A) truffa aggravata in concorso, con riferimento a vicende relative ad acquisti immobiliari, nelle quali l’avv. [RICORRENTE] assisteva le parti venditrici [AAA] e [BBB] nella trattativa per la vendita all’acquirente [CCC], dopo aver assistito e avendo quindi contezza di un precedente trasferimento del medesimo immobile, mediante cessione di quote societarie, da parte delle stesse parti venditrici, ad altro soggetto.

Per queste condotte l’avv. [RICORRENTE] è stato condannato con sent. Trib. Roma n. [OMISSIS]/2017 (impugnata dall’avv. [RICORRENTE] e non ancora decisa dalla Corte d’ Appello di Roma, giusta certificazione depositata dal difensore in corso di dibattimento) alla pena di anni uno e mesi 8 di reclusione;

B) falso, per aver formato atti falsi in relazione alla vicenda di cui al capo A). Per questa condotta l’avvocato [RICORRENTE] è stato assolto ai sensi dell’articolo 530, comma 2, del codice di procedura penale.

All’esito dell’istruttoria svolta in sede disciplinare, il CDD ha ritenuto provata la responsabilità dell’incolpato sulla base delle risultanze probatorie assunte in sede penale e respinta ogni difesa formulata dall’incolpato, ha irrogato nei suoi confronti la sanzione della sospensione dall’esercizio della professione per il periodo di anni uno e mesi sei.

Decisione:

Avverso la decisione ricorre l’avv. [RICORRENTE], chiedendo l’assoluzione nel merito e, “solo in estremo subordine”, la “sensibile” riduzione della sanzione inflitta.
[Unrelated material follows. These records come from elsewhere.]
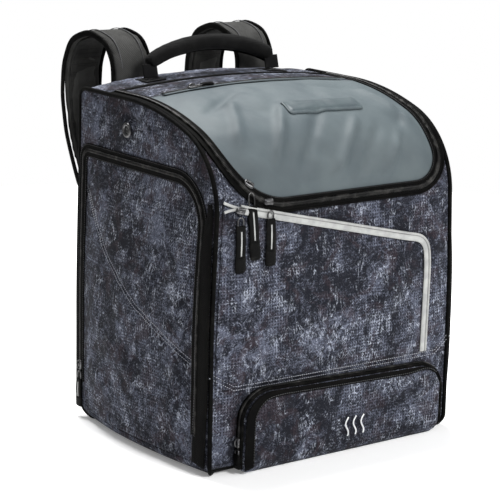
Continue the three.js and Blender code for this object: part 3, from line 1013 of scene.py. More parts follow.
SPACER = Finish("spacer_mesh", Slot.PADDED, tint(34, 34, 34), tint(45, 45, 44), 0.85, 900.0, 0.10 * MM,
                holes=330.0, wear=0.08, sheen=0.02, specular=0.05)
# The handle's spacer mesh, darkened: painted shade that offsets the top light falling on the grip.
SHADED_GRIP_MESH = replace(SPACER, name="grip_mesh_painted_shade", colour=tint(19, 19, 19), second=tint(28, 28, 28))
PAD_CLOTH = Finish("pad_twill", Slot.PADDED, tint(51, 51, 50), tint(62, 62, 61), 0.80, 700.0, 0.30 * MM,
                   0.8 * MM, 18.0, wear=0.10, specular=0.06)
LINING = Finish("lining_cloth", Slot.LINING, tint(38, 39, 42), tint(58, 59, 62), 0.70, 1200.0, 0.10 * MM,
                0.8 * MM, 16.0, wear=0.04)
METAL = Finish("gunmetal", Slot.METAL, tint(70, 70, 72), tint(104, 104, 104), 0.30, 2400.0, 0.01 * MM,
               patch_scale=240.0, wear=0.35, metallic=0.95, specular=0.5)
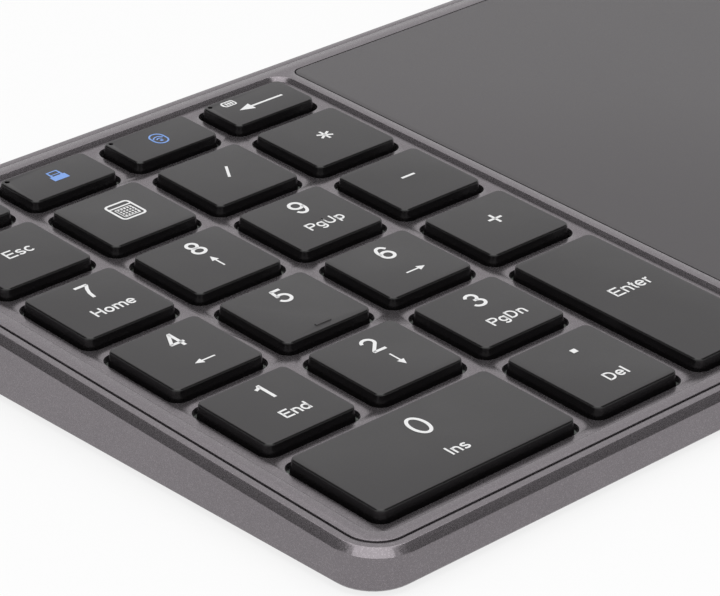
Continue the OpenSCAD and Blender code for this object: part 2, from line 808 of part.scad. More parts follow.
module keypad_ribbon() {
    start_x = grid_left + grid_w + plate_margin;
    start_z = deck_height + (key_connector_y - deck_shift) * sin(wedge) + plate_top + 0.05;
    end_z = slot_z + (connector_slot - ribbon_t) / 2;
    color("#c98a3c") translate([0, key_connector_y, 0]) ribbon([
        [start_x + 0.05, start_z], [start_x + board_gap / 3, start_z],
        [start_x + board_gap * 2 / 3, end_z], [key_connector_x - 0.8, end_z]
    ], keypad_ribbon_w);
}

module touch_ribbon() {
    end_z = slot_z + (connector_slot - ribbon_t) / 2;
    end_y = touch_connector_y - 0.8;
    start_y = end_y - 12;
    start_z = deck_height + (start_y - deck_shift) * sin(wedge) - touch_t - sensor_t - ribbon_t - 0.3;
    color("#c98a3c") translate([touch_connector_x, 0, 0]) rotate(90) ribbon([
        [start_y - 4, start_z], [start_y + 1, start_z], [end_y - 3, end_z], [end_y, end_z]
    ], touch_ribbon_w);
}

module battery() {
    color("#a9b0b5") translate([battery_x, battery_y, 0])
        slab(battery_w, battery_d, 2, floor_z, floor_z + battery_t);
}

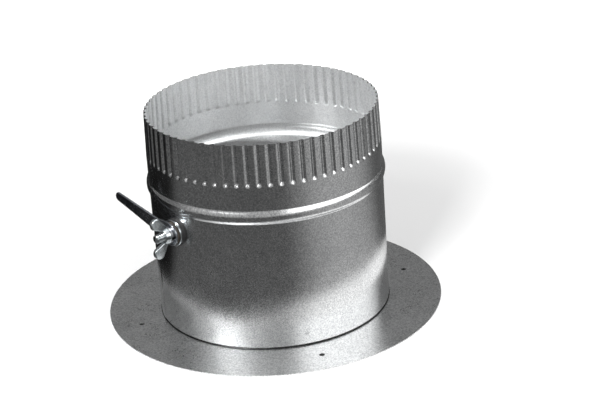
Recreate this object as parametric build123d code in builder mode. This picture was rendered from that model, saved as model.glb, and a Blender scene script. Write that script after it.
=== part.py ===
from build123d import *
import math
import os

# Round take-off collar with a hand damper, in millimetres.
# +Z runs along the duct axis, from the mounting flange up to the crimped end.
# The origin is the centre of the flange's underside.
# The damper shaft lies along Y and its lever is on the -Y side.

# ---- Collar: a rolled sheet tube with a bead and a crimped end ----
duct_diameter = 203.2
collar_sheet = 0.6
collar_height = 185.0
collar_foot = 2.3
bead_height = 121.5
bead_width = 12.0
bead_rise = 2.2
bead_fillet = 1.6
seam_angle = 248.0
seam_lap = 14.0
seam_step = 0.5
seam_clearance = 1.5
edge_tolerance = 0.05

# ---- Crimped end ----
crimp_length = 36.5
crimp_count = 68
crimp_depth = 1.7
crimp_ramp = 3.0
crimp_draw_in = 1.0
flute_half_width = 2.3
flute_floor_half = 0.5

# ---- Mounting flange, and its drawn neck inside the collar ----
flange_diameter = 295.6
flange_sheet = 0.8
neck_height = 13.0
neck_bend = 1.2
neck_clearance = 0.05
flange_hole_diameter = 5.0
flange_hole_circle = 247.0
flange_hole_count = 4
flange_hole_angle = 67.5

# ---- Damper shaft, turned down to a double-D and a thread at the lever end ----
shaft_height = 99.0
shaft_diameter = 9.5
shaft_tail = 9.0
thread_diameter = 7.94
thread_length = 14.5
thread_chamfer = 0.8
flat_width = 7.9
running_clearance = 0.05
rest_tilt = 12.5

# ---- Bearings in the collar wall ----
bush_sleeve_diameter = 13.8
bush_flange_diameter = 20.0
bush_flange_thickness = 1.5
bush_hole_clearance = 0.1
bush_seat_clearance = 0.05
gasket_diameter = 24.0
gasket_thickness = 2.2
gasket_seat_clearance = 0.02

# ---- Washers, clip and nut on the shaft ----
washer_hole_clearance = 0.1
backing_washer_diameter = 23.0
backing_washer_thickness = 2.0
friction_washer_diameter = 20.0
friction_washer_thickness = 1.6
thrust_washer_diameter = 18.0
thrust_washer_thickness = 1.0
clip_diameter = 16.5
clip_thickness = 0.9
clip_groove_depth = 0.9
clip_lobe_count = 3
clip_lobe_width = 2.7
clip_clearance = 0.05
lock_washer_diameter = 14.4
lock_washer_thickness = 2.0
lock_washer_gap = 2.4
push_nut_diameter = 17.0
push_nut_thickness = 0.8
push_nut_dome = 2.4

# ---- Lever ----
lever_thickness = 1.9
lever_length = 74.5
lever_hub_radius = 10.0
lever_root_width = 12.6
lever_tip_width = 7.8
lever_root_distance = 21.0
lever_hole_clearance = 0.06

# ---- Wing nut ----
nut_base_diameter = 15.0
nut_top_diameter = 11.6
nut_height = 8.0
nut_thread_clearance = 0.06
wing_span = 32.0
wing_height = 15.5
wing_foot = 2.0
wing_thickness = 3.0
wing_tip_radius = 3.4
wing_angle = 105.0

# ---- Blade and the two straps that hold it to the shaft ----
blade_diameter = 197.6
blade_sheet = 0.8
blade_notch_width = 26.0
blade_notch_clearance = 2.0
blade_rib_offset = 48.0
blade_rib_length = 120.0
blade_rib_width = 9.0
blade_rib_rise = 1.6
seat_clearance = 0.02
strap_sheet = 1.2
strap_width = 16.0
strap_foot = 14.0
strap_offset = 58.0
rivet_diameter = 4.8
rivet_head_diameter = 9.0
rivet_head_height = 1.6
rivet_shoulder_height = 1.3
rivet_tail_diameter = 7.4
rivet_tail_height = 1.3
rivet_hole_clearance = 0.05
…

Il ricorso è articolato in unico motivo, al quale la difesa dell’incolpato premette una corposa ricostruzione della vicenda e una altrettanto corposa contestazione delle risultanze del procedimento penale a proprio carico.

Nel ricorso si contesta minuziosamente la ricostruzione operata dal Giudice penale e il CNF conclude: “Per quanto sopra evidenziato il ricorso merita integrale accoglimento non risultando provate le condotte deontologicamente rilevanti di cui al capo di incolpazione a carico dell’Avv. [RICORRENTE]”.